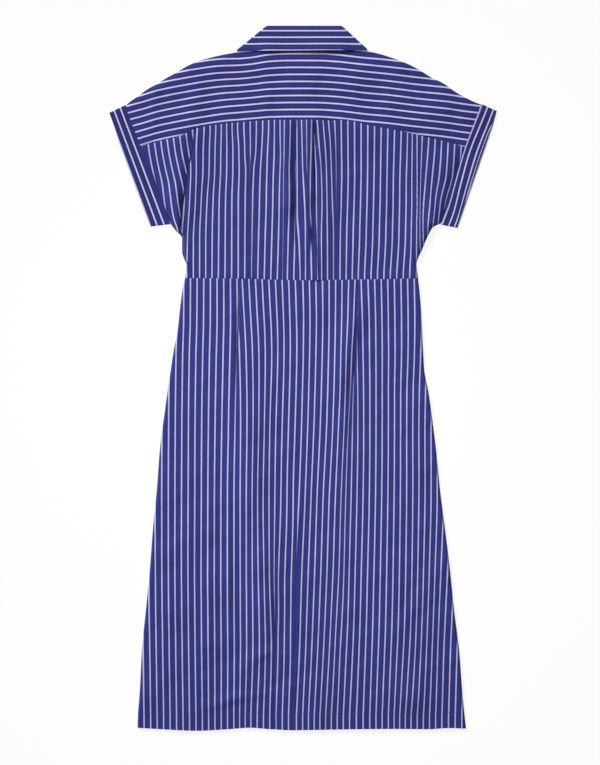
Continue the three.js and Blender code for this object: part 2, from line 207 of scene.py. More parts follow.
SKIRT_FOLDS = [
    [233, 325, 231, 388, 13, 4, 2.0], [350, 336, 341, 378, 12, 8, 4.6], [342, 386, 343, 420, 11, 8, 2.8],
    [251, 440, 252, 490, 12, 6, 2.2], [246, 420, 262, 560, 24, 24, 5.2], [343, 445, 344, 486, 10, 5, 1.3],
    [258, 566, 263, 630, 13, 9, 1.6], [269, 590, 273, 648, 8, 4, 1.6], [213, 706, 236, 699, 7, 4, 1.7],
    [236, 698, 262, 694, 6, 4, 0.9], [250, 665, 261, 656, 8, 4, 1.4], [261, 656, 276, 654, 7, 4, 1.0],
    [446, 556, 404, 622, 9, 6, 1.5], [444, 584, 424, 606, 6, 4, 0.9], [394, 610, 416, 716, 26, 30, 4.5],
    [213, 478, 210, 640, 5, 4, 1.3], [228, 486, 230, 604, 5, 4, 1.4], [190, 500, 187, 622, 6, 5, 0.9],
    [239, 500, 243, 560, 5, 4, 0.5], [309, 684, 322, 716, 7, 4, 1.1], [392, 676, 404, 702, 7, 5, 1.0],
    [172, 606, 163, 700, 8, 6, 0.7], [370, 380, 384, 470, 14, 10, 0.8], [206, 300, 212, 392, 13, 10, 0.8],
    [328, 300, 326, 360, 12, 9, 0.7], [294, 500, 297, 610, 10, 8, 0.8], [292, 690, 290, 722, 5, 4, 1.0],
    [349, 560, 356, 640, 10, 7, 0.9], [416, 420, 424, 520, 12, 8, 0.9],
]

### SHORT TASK
Reproduce the data in full, exactly as presented.

### OUTPUT OF THE EXERCISE
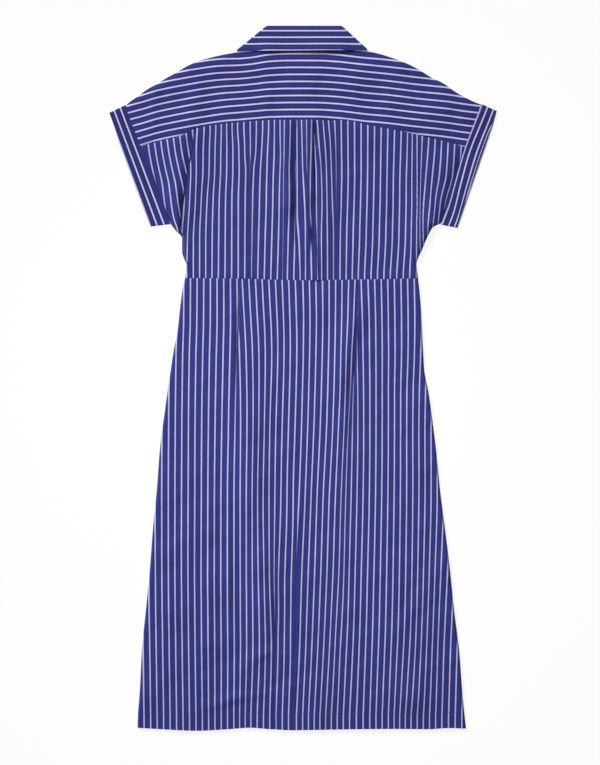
Continue the three.js and Blender code for this object: part 2, from line 207 of scene.py. More parts follow.
SKIRT_FOLDS = [
    [233, 325, 231, 388, 13, 4, 2.0], [350, 336, 341, 378, 12, 8, 4.6], [342, 386, 343, 420, 11, 8, 2.8],
    [251, 440, 252, 490, 12, 6, 2.2], [246, 420, 262, 560, 24, 24, 5.2], [343, 445, 344, 486, 10, 5, 1.3],
    [258, 566, 263, 630, 13, 9, 1.6], [269, 590, 273, 648, 8, 4, 1.6], [213, 706, 236, 699, 7, 4, 1.7],
    [236, 698, 262, 694, 6, 4, 0.9], [250, 665, 261, 656, 8, 4, 1.4], [261, 656, 276, 654, 7, 4, 1.0],
    [446, 556, 404, 622, 9, 6, 1.5], [444, 584, 424, 606, 6, 4, 0.9], [394, 610, 416, 716, 26, 30, 4.5],
    [213, 478, 210, 640, 5, 4, 1.3], [228, 486, 230, 604, 5, 4, 1.4], [190, 500, 187, 622, 6, 5, 0.9],
    [239, 500, 243, 560, 5, 4, 0.5], [309, 684, 322, 716, 7, 4, 1.1], [392, 676, 404, 702, 7, 5, 1.0],
    [172, 606, 163, 700, 8, 6, 0.7], [370, 380, 384, 470, 14, 10, 0.8], [206, 300, 212, 392, 13, 10, 0.8],
    [328, 300, 326, 360, 12, 9, 0.7], [294, 500, 297, 610, 10, 8, 0.8], [292, 690, 290, 722, 5, 4, 1.0],
    [349, 560, 356, 640, 10, 7, 0.9], [416, 420, 424, 520, 12, 8, 0.9],
]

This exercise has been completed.